▶ **Provided material**:
┏━━

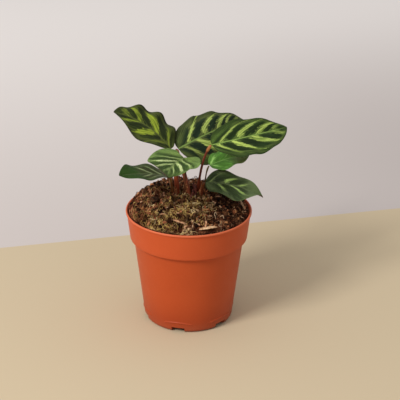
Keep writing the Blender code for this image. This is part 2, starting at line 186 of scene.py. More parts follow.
def pot_rings(profile, turn):
    """The profile carried round, with brows raised on the wall.

    A brow is a round ridge along an arch drawn on the wall, highest over the notch's middle.
    """
    between = math.tau / NOTCHES
    off = (np.mod(turn - FIRST_NOTCH + between / 2, between) - between / 2) * FLOOR_RADIUS
    radius, height = profile[:, :1], profile[:, 1:] + 0 * turn
    span = off / (BROW_WIDTH / 2)
    arch = BROW_RISE[0] + (BROW_RISE[1] - BROW_RISE[0]) * (1 - span**2)
    ridge = np.clip(1 - ((height - arch) / BROW_RADIUS) ** 2, 0, 1)
    ridge = ridge * np.clip((BROW_END - np.abs(span)) * BROW_FADE, 0, 1)
    outside = np.arange(len(profile))[:, None] > len(profile) // 2
    radius = radius + BROW_HEIGHT * np.sqrt(ridge) * outside
    return np.stack([radius * np.cos(turn), radius * np.sin(turn), height], -1)


def notch_faces(count, turn, rows):
    """Which quads of the pot's skin a notch takes away, and the quads that line its four sides.

    The lining joins the inner to the outer row at the ceiling and at the back, and row to row at both sides.
    """
    inner_back, inner_top, outer_top, outer_back = rows
    missing = np.zeros((count - 1, len(turn)), bool)
    lining = []
    for middle in NOTCH_TURNS:
        first = np.abs(turn - middle + NOTCH_HALF).argmin()
        last = np.abs(turn - middle - NOTCH_HALF).argmin()
        missing[inner_back:inner_top, first:last] = True
        missing[outer_top:outer_back, first:last] = True
        column, step = np.arange(first, last), np.arange(inner_top - inner_back)
        for start, end in ((inner_top, outer_top), (outer_back, inner_back)):
            strip = [(start, column), (start, column + 1), (end, column + 1), (end, column)]
            lining.append(np.stack([row * len(turn) + at for row, at in strip], -1))
        rise, fall = inner_back + step, outer_back - step
        sides = ((first, (rise, rise + 1, fall - 1, fall)), (last, (rise + 1, rise, fall, fall - 1)))
        for at, strip in sides:
            lining.append(np.stack([row * len(turn) + at for row in strip], -1))
    return missing, np.concatenate(lining)


def closed_skin(name, rings, poles, made, lining=None, **notes):
    """A smooth mesh of one or more closed bodies.

    rings is an array of bodies x rings x points round x 3, and poles holds the two end points of each body.
    Quads join each ring to the next, and a fan of triangles joins the first and the last ring to its pole.
    Points go round left-handed to the way that the rings follow each other, so that the faces look outwards.
    A lining marks the quads that are left out (rings - 1 x points round) and gives those that are put in.
    A note is a number at each point, kept under its own name for the finish; a pole takes its ring's mean.
    """
    bodies, count, around = rings.shape[:3]
    points = np.concatenate([rings.reshape(bodies, -1, 3), poles], 1)
    step = points.shape[1]
    ring, place = np.meshgrid(np.arange(count - 1), np.arange(around), indexing="ij")
    here, beside = ring * around + place, ring * around + (place + 1) % around
    quads = np.stack([here, here + around, beside + around, beside], -1).reshape(-1, 4)
    if lining:
        quads = np.concatenate([quads[~lining[0].ravel()], lining[1]])
    place, beside, last = np.arange(around), (np.arange(around) + 1) % around, (count - 1) * around
    start_fan = np.stack([np.full(around, step - 2), place, beside], -1)
    end_fan = np.stack([last + beside, last + place, np.full(around, step - 1)], -1)
    shift = np.arange(bodies)[:, None, None] * step
    faces = (quads + shift).reshape(-1, 4).tolist()
    faces += (np.concatenate([start_fan, end_fan]) + shift).reshape(-1, 3).tolist()
    mesh = bpy.data.meshes.new(name)
    mesh.from_pydata(points.reshape(-1, 3), [], faces)
    mesh.materials.append(made)
    mesh.shade_smooth()
    for key, values in notes.items():
        values = np.broadcast_to(values, rings.shape[:3])
        ends = np.stack([values[:, 0].mean(-1), values[:, -1].mean(-1)], -1)
        full = np.concatenate([values.reshape(bodies, -1), ends], 1).astype(np.float32)
        mesh.attributes.new(key, "FLOAT", "POINT").data.foreach_set("value", full.ravel())
    obj = bpy.data.objects.new(name, mesh)
    bpy.context.collection.objects.link(obj)
    return obj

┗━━

▶ **Instruction**: Quote the data above verbatim from its first line to the line that includes "its four sides.", with both boundary lines retained.

▶ **Response for this exercise**:
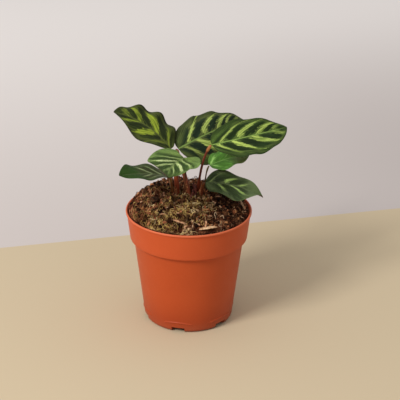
Keep writing the Blender code for this image. This is part 2, starting at line 186 of scene.py. More parts follow.
def pot_rings(profile, turn):
    """The profile carried round, with brows raised on the wall.

    A brow is a round ridge along an arch drawn on the wall, highest over the notch's middle.
    """
    between = math.tau / NOTCHES
    off = (np.mod(turn - FIRST_NOTCH + between / 2, between) - between / 2) * FLOOR_RADIUS
    radius, height = profile[:, :1], profile[:, 1:] + 0 * turn
    span = off / (BROW_WIDTH / 2)
    arch = BROW_RISE[0] + (BROW_RISE[1] - BROW_RISE[0]) * (1 - span**2)
    ridge = np.clip(1 - ((height - arch) / BROW_RADIUS) ** 2, 0, 1)
    ridge = ridge * np.clip((BROW_END - np.abs(span)) * BROW_FADE, 0, 1)
    outside = np.arange(len(profile))[:, None] > len(profile) // 2
    radius = radius + BROW_HEIGHT * np.sqrt(ridge) * outside
    return np.stack([radius * np.cos(turn), radius * np.sin(turn), height], -1)


def notch_faces(count, turn, rows):
    """Which quads of the pot's skin a notch takes away, and the quads that line its four sides.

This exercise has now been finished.